5. Your research sources: For either analysis aspect 2 or analysis aspect 3, list two different research sources on which your choice of a specific or several related translation strategies in the selected area is based. Sources may include links to specific entries in high-quality online dictionaries or reputable reading sources (e.g., specialist articles, reliable information websites, text databases, printed literary texts).2/18 P.
Note: It is possible to (partly) use the same examples in points 2–4. In this case, it would be necessary to illustrate how a preliminary translation proposal develops into a final translation solution through the successive application of text-specific (2), media-specific (3), and technical (4) criteria.

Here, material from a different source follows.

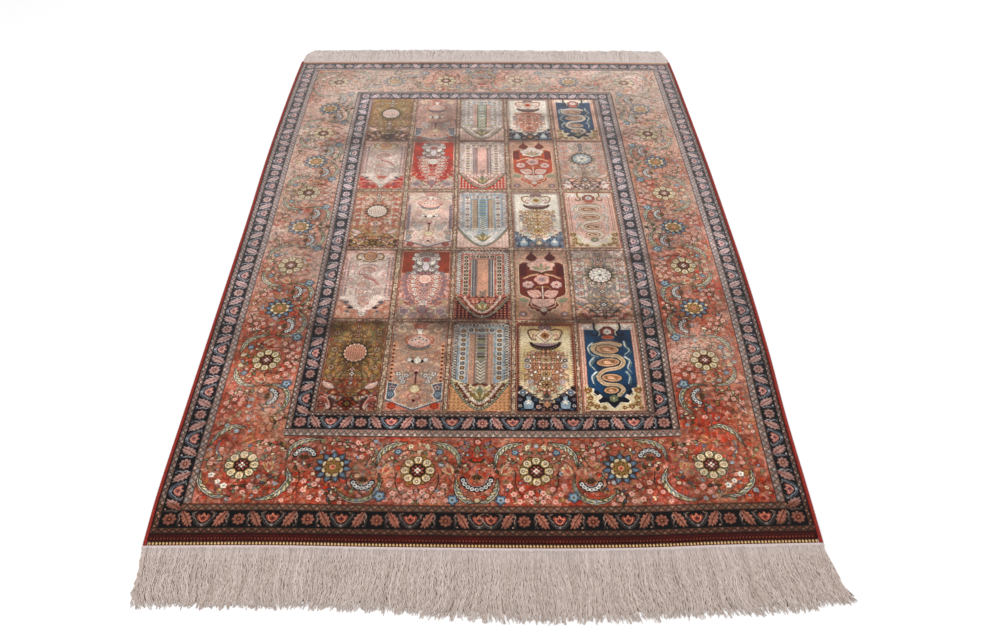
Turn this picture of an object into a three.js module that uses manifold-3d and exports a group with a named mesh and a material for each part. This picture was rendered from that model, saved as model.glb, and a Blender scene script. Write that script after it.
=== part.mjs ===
// A hand-knotted silk rug lying flat, in millimetres, +Z up.
// X runs across the rug and Y along it, from the near end to the far end.
// The origin is on the floor, under the middle of the woven part.

import * as THREE from 'three';
import { mergeVertices } from 'three/addons/utils/BufferGeometryUtils.js';
import Module from 'manifold-3d';

const wasm = await Module();
wasm.setup();

// Driving dimensions

const PILE_HEIGHT = 5;          // foundation and pile together
const PIECE_GAP = 0.3;          // daylight between neighbouring pieces
const LENGTH_STEPS = 38;        // stations along each side, shared so that neighbours keep their gap
const SELVEDGE_WIDTH = 9;       // the overcast cord along each side
const SELVEDGE_HEIGHT = 5;
const CHAIN_WIDTH = 8.4;        // the row of chain stitches across each end
const CHAIN_HEIGHT = 4;
const BACKING_WIDTH = 8;        // the flat strip of bare warp that the fringe grows from
const BACKING_HEIGHT = 2.6;

// The outline bows out a little, as a hand-woven rug does. Distances are from the centre lines.
const SIDE_OUTLINE = [
  { along: -946, left: 638, right: 637 },
  { along: -830, left: 643, right: 640 },
  { along: -640, left: 644, right: 644 },
  { along: -440, left: 645, right: 653 },
  { along: -200, left: 646, right: 658 },
  { along: 60, left: 647, right: 657 },
  { along: 330, left: 651, right: 654 },
  { along: 600, left: 650, right: 648 },
  { along: 850, left: 645, right: 641 },
  { along: 950, left: 641, right: 636 },
];
const END_OUTLINE = [
  { across: -640, near: 941, far: 947 },
  { across: -400, near: 941.5, far: 950.5 },
  { across: -180, near: 946.5, far: 953 },
  { across: 120, near: 951, far: 953.5 },
  { across: 300, near: 950, far: 951 },
  { across: 440, near: 945, far: 949 },
  { across: 640, near: 941, far: 945 },
];

// Soft ridges left in the pile where the rug was folded away
const FOLD_RIDGES = [
  { along: -330, slope: 0.05, width: 34, height: 1.1 },
  { along: 30, slope: -0.04, width: 30, height: 0.9 },
  { along: 455, slope: 0.03, width: 36, height: 1.2 },
];

// The fringe of each end: how many locks, their length, and the drift of their tips to one side
const NEAR_FRINGE = {
  end: -1, locks: 128, steps: 4, seed: 11,
  reach: [
    { across: -640, length: 121, drift: 18 },
    { across: -480, length: 124, drift: 8 },
    { across: -250, length: 124, drift: -3 },
    { across: -60, length: 137, drift: -8 },
    { across: 120, length: 144, drift: 6 },
    { across: 350, length: 139, drift: 12 },
    { across: 540, length: 134, drift: 20 },
    { across: 640, length: 118, drift: 30 },
  ],
};
const FAR_FRINGE = {
  end: 1, locks: 112, steps: 3, seed: 29,
  reach: [
    { across: -640, length: 88, drift: 30 },
    { across: -430, length: 90, drift: -4 },
    { across: -100, length: 89, drift: 5 },
    { across: 200, length: 86, drift: -6 },
    { across: 450, length: 90, drift: 3 },
    { across: 640, length: 89, drift: -22 },
  ],
};
const LOCK_WIDTH = 7.4;         // at the root, on the floor
const LOCK_HEIGHT = 4.2;
const LOCK_TIP = 0.45;          // the tip's share of the root's width and height
const WAVE_SIZE = 5;            // how far a lock waves to each side
const WAVE_SPAN = 210;          // the distance across which the waves of the locks repeat

// Colours are those of the piece as a whole; its pattern is a matter of yarn colour alone.
const MATERIALS = {
  pile: { color: 0xb06a50, roughness: 0.62, metalness: 0 },
  selvedge: { color: 0xb5321c, roughness: 0.7, metalness: 0 },
  chain: { color: 0xc9ad6a, roughness: 0.75, metalness: 0 },
  fringe: { color: 0xcfc0b4, roughness: 0.85, metalness: 0 },
};

// Reads one column of a table at a place, along a smooth curve that passes through every row.
// Each row's slope is that of the line between its two neighbours.
function read(table, key, column, place) {
  const last = table.length - 1;
  const next = Math.max(1, table.findIndex((r, i) => i === last || r[key] > place));
  const slope = (i) => {
    const before = table[Math.max(0, i - 1)];
    const after = table[Math.min(last, i + 1)];
    return (after[column] - before[column]) / (after[key] - before[key]);
  };
  const from = table[next - 1];
  const to = table[next];
  const span = to[key] - from[key];
  const t = THREE.MathUtils.clamp((place - from[key]) / span, 0, 1);
  const ease = t * t * (3 - 2 * t);
  const leave = t * (1 - t) * (1 - t) * span * slope(next - 1);
  const arrive = t * t * (1 - t) * span * slope(next);
  return THREE.MathUtils.lerp(from[column], to[column], ease) + leave - arrive;
}

const leftEdge = (y) => -read(SIDE_OUTLINE, 'along', 'left', y);
const rightEdge = (y) => read(SIDE_OUTLINE, 'along', 'right', y);
const nearEdge = (x) => -read(END_OUTLINE, 'across', 'near', x);
const farEdge = (x) => read(END_OUTLINE, 'across', 'far', x);
const endEdge = (end, x) => (end < 0 ? nearEdge(x) : farEdge(x));

// How much the pile stands up at a place, over its fold ridges.
function ridge(x, y) {
  return FOLD_RIDGES.reduce((sum, r) => {
    const off = (y - r.along - r.slope * x) / r.width;
    return sum + r.height * Math.exp(-off * off);
  }, 0);
}

// A steady stream of numbers from 0 to 1, the same every time for one seed.
function stream(seed) {
  let state = seed * 7919;
  return () => {
    state = (state * 1103515245 + 12345) % 2147483648;
    return state / 2147483648;
  };
}

// Moves every vertex of a geometry by a function of its place, and drops what the move makes untrue.
function shaped(geometry, place) {
  const position = geometry.attributes.position;
  const at = new THREE.Vector3();
  for (let i = 0; i < position.count; i += 1) {
    at.fromBufferAttribute(position, i);
    place(at);
    position.setXYZ(i, at.x, at.y, at.z);
  }
  geometry.deleteAttribute('normal');
  geometry.deleteAttribute('uv');
  return mergeVertices(geometry, 0.001);
}

// The woven body: a thin slab whose four edges follow the outline, with its knotted ends square.
function bodyGeometry() {
  const inset = SELVEDGE_WIDTH + PIECE_GAP;
  const endInset = CHAIN_WIDTH + PIECE_GAP;
  const width = SIDE_OUTLINE[0].left;
  return shaped(new THREE.BoxGeometry(1, 1, 1, 10, LENGTH_STEPS, 1), (at) => {
    const u = at.x + 0.5;
    const v = at.y + 0.5;
    const across = THREE.MathUtils.lerp(-width, width, u);
    const y = THREE.MathUtils.lerp(nearEdge(across) + endInset, farEdge(across) - endInset, v);
    const x = THREE.MathUtils.lerp(leftEdge(y) + inset, rightEdge(y) - inset, u);
    const top = at.z > 0;
    at.set(x, y, top ? PILE_HEIGHT + ridge(x, y) : 0);
  });
}

// A selvedge: an eight-sided cord along one side, flat where it lies on the floor.
function selvedgeGeometry(side) {
  const edge = side < 0 ? leftEdge : rightEdge;
  const corner = side * SIDE_OUTLINE[0].left;
  const sides = 8;
  const turn = Math.PI / sides;
  const reach = Math.cos(turn);
  const cord = new THREE.CylinderGeometry(1, 1, 1, sides, LENGTH_STEPS, false, turn);
  return shaped(cord, (at) => {
    const y = THREE.MathUtils.lerp(nearEdge(corner), farEdge(corner), at.y + 0.5);
    const middle = edge(y) - side * (SELVEDGE_WIDTH / 2);
    const x = middle + (at.x / reach) * (SELVEDGE_WIDTH / 2);
    const z = ((at.z / reach + 1) * SELVEDGE_HEIGHT) / 2;
    at.set(x, y, z);
  });
}

// A strip across one end, between two distances out from the woven edge, with a crowned top.
function endStrip(end, from, to, height, crown, inset) {
  return shaped(new THREE.BoxGeometry(1, 1, 1, 28, 2, 1), (at) => {
    const edgeY = endEdge(end, 0);
    const x = THREE.MathUtils.lerp(leftEdge(edgeY) + inset, rightEdge(edgeY) - inset, at.x + 0.5);
    const y = endEdge(end, x) + end * THREE.MathUtils.lerp(from, to, at.y * end + 0.5);
    const middle = 1 - Math.abs(at.y) * 2;
    at.set(x, y, at.z > 0 ? height * (1 - crown * (1 - middle)) : 0);
  });
}

// The row of chain stitches between the pile and the fringe.
function chainGeometry(end) {
  return endStrip(end, -CHAIN_WIDTH, 0, CHAIN_HEIGHT, 0.3, SELVEDGE_WIDTH + PIECE_GAP);
}

// One lock of fringe: a three-sided bar that tapers and waves, level on the floor. A little of its
// root lies inside the backing strip.
function lockGeometry(fringe, across, random) {
  const { end, reach, steps } = fringe;
  const length = read(reach, 'across', 'length', across) * (0.94 + 0.12 * random());
  const drift = read(reach, 'across', 'drift', across);
  const phase = (across / WAVE_SPAN) * Math.PI * 2 + end;
  const halfWidth = (LOCK_WIDTH / 2) * (0.94 + 0.1 * random());
  const height = LOCK_HEIGHT * (0.85 + 0.3 * random());
  const start = PIECE_GAP + BACKING_WIDTH * 0.6;
  const wave = (t) => WAVE_SIZE * t * Math.sin(phase + t * Math.PI * 2.2);
  const low = -Math.cos(Math.PI / 3);
  const wide = Math.sin(Math.PI / 3);
  return shaped(new THREE.CylinderGeometry(1, 1, 1, 3, steps), (at) => {
    const t = at.y * end + 0.5;
    const taper = THREE.MathUtils.lerp(1, LOCK_TIP, t * t);
    const x = across + drift * t * t + wave(t) + (at.x / wide) * halfWidth * taper;
    const y = endEdge(end, across) + end * THREE.MathUtils.lerp(start, length, t);
    at.set(x, y, ((at.z - low) / (1 - low)) * height * taper);
  });
}

// A closed mesh as a solid that can be joined to others.
function toSolid(geometry) {
  return new wasm.Manifold(new wasm.Mesh({
    numProp: 3,
    vertProperties: Float32Array.from(geometry.attributes.position.array),
    triVerts: Uint32Array.from(geometry.index.array),
  }));
}

function toGeometry(solid) {
  const mesh = solid.getMesh();
  const geometry = new THREE.BufferGeometry();
  geometry.setAttribute('position', new THREE.BufferAttribute(mesh.vertProperties, 3));
  geometry.setIndex(new THREE.BufferAttribute(mesh.triVerts, 1));
  return geometry;
}

// The fringe of one end: its locks stand apart, and their roots are fused into the backing strip.
function fringeGeometry(fringe) {
  const { end, locks, seed } = fringe;
  const random = stream(seed);
  const edgeY = endEdge(end, 0);
  const left = leftEdge(edgeY) + LOCK_WIDTH;
  const right = rightEdge(edgeY) - LOCK_WIDTH;
  const backing = endStrip(end, PIECE_GAP, PIECE_GAP + BACKING_WIDTH, BACKING_HEIGHT, 0.15, 0);
  let solid = toSolid(backing);
  for (let i = 0; i < locks; i += 1) {
    const across = THREE.MathUtils.lerp(left, right, i / (locks - 1));
    solid = solid.add(toSolid(lockGeometry(fringe, across, random)));
  }
  return toGeometry(solid);
}

function piece(name, geometry, finish) {
  const mesh = new THREE.Mesh(geometry, new THREE.MeshStandardMaterial(MATERIALS[finish]));
  mesh.name = name;
  return mesh;
}

const rug = new THREE.Group();
rug.add(
  piece('rug_body', bodyGeometry(), 'pile'),
  piece('selvedge_left', selvedgeGeometry(-1), 'selvedge'),
  piece('selvedge_right', selvedgeGeometry(1), 'selvedge'),
  piece('end_chain_near', chainGeometry(-1), 'chain'),
  piece('end_chain_far', chainGeometry(1), 'chain'),
  piece('fringe_near', fringeGeometry(NEAR_FRINGE), 'fringe'),
  piece('fringe_far', fringeGeometry(FAR_FRINGE), 'fringe'),
);

export default rug;
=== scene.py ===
# %% [markdown]
# # A knotted silk rug, dressed
# The frame is the rug as plain solids: a slab for the woven body, a cord along each side, a row of
# chain stitches and a fringe at each end. This notebook gives it what the eye sees: a pile whose
# pattern is drawn knot by knot on a chart, and yarns that wave. The rug lies flat, near end at -Y.

import bpy
import numpy as np
from math import cos, radians, sin
from mathutils import Matrix, Vector


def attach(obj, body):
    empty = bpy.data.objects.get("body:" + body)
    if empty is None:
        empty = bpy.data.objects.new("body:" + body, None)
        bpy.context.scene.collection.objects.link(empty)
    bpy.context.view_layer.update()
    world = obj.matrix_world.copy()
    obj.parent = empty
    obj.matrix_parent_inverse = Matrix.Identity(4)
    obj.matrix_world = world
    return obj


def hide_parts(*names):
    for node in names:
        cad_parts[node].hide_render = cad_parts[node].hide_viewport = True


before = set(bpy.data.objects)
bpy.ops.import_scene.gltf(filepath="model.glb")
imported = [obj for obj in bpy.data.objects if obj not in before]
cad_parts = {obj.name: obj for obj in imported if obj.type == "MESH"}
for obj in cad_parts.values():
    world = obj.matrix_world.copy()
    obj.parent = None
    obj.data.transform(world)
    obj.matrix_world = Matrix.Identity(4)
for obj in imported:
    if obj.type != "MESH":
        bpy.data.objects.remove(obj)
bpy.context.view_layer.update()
MM = 0.001

# %% [markdown]
# The camera stands at the near end, at the height of a raised arm, and looks down on the rug. Its
# place follows from the four corners of the woven part, whose real places are known.

# %% Camera
CAMERA_PLACE = (0.011, -1.786, 1.403)
CAMERA_DOWN = 44.14  # degrees below the horizon
CAMERA_YAW = 0.916   # towards +X
CAMERA_ROLL = 0.553
LENS = 30.42         # for the full sensor width of 36 mm

camera = bpy.data.objects.new("camera", bpy.data.cameras.new("camera"))
bpy.context.collection.objects.link(camera)
down, yaw, roll = (radians(angle) for angle in (CAMERA_DOWN, CAMERA_YAW, CAMERA_ROLL))
forward = Vector((sin(yaw) * cos(down), cos(yaw) * cos(down), -sin(down)))
level = Vector((cos(yaw), -sin(yaw), 0))
over = level.cross(forward)
right = cos(roll) * level + sin(roll) * over
up = cos(roll) * over - sin(roll) * level
camera.matrix_world = Matrix.Translation(CAMERA_PLACE) @ Matrix((right, up, -forward)).transposed().to_4x4()
camera.data.lens = LENS
camera.data.sensor_width = 36
bpy.context.scene.camera = camera

# %% [markdown]
# The room is a plain white floor under a wide soft light. A large lamp over the far end grazes the
# pile, which is what makes silk look paler from one side than from the other.

# %% Floor and lights
FLOOR_SIZE = 24.0
WORLD_LIGHT = 0.80
LAMPS = [
    # place, aim, size, watts
    ((-1.6, -2.2, 3.4), (0, 0, 0), 2.6, 50),
    ((2.0, 1.8, 3.2), (0, 0.2, 0), 2.6, 42),
]

bpy.context.scene.view_settings.view_transform = "Standard"
world = bpy.data.worlds.new("studio")
bpy.context.scene.world = world
world.use_nodes = True
world.node_tree.nodes["Background"].inputs["Color"].default_value = (1.0, 1.0, 1.0, 1)
world.node_tree.nodes["Background"].inputs["Strength"].default_value = WORLD_LIGHT
for number, (place, aim, size, watts) in enumerate(LAMPS):
    lamp = bpy.data.objects.new(f"lamp_{number}", bpy.data.lights.new(f"lamp_{number}", "AREA"))
    lamp.data.shape = "SQUARE"
    lamp.data.size = size
    lamp.data.energy = watts
    lamp.location = place
    lamp.rotation_euler = (Vector(aim) - Vector(place)).to_track_quat("-Z", "Y").to_euler()
    bpy.context.collection.objects.link(lamp)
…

Grading scale for the commentary:

11–12 points   |  Sufficient
13–14 points   |  Staisfactory
15–16 points   |  Good
17–18 points   |  Very good

 

Subtitle evaluation:

Formal rules for subtitling

Display duration:

minimum: 1 second
maximum: 6 seconds

½ line: 1.5-2 seconds
1 line: 2.5-3 seconds
1.5 lines: 4-5 seconds

Mandatory interval between two subtitles:
0.2 seconds

Characters per line
Maximum 39 characters per line
Maximum 2 lines (= 78 characters) per subtitle
Maximum one speaker per line

Key for subtitles:

Subtitles are checked for usability (using the following error categories); the percentages in the table below refer to the number of usable subtitles

80%    |   Sufficient
85%    |   Satisfactory
90%    |   Good
95%    |   Very good

 

Punctuation

Symbol Use
-Change of speaker (The dash is usually placed at the beginning of the second line and separated from the beginning of the sentence by a space. Sometimes both lines of dialogue begin with a dash.)
Pause, hesitation, stuttering, interruption, incomplete list (The three dots are placed at the end of a subtitle or at the beginning of the next subtitle. Sentences that extend beyond a subtitle are NOT marked with three dots.)
, .Syntactic marking (with commas and periods) (Semicolons, on the other hand, should be avoided.)
:Announcement of a list or explanation, a quotation, etc.
„ “Quotation, direct speech in speech, marking of rare proper names
CAPITAL LETTERSInscription, newspaper headline, sign, poster
Italics
  • Off-screen speech (inner monologue, loudspeaker announcement, radio, etc., foreign words, foreign language phrases, foreign language dialogue
  • Titles (of books, films, songs, etc.)
  • Emphasis, highlighting
  • Song lyrics (song in a film that is being translated)
  • Written message (e.g., letter, text message)

Additional punctuation rules

  • No bold type, no underlining, no coloured highlighting of individual words
  • No round or square brackets
  • Terms written out in full (euro, dollar, percent, etc.) instead of special characters (€, $, % etc.)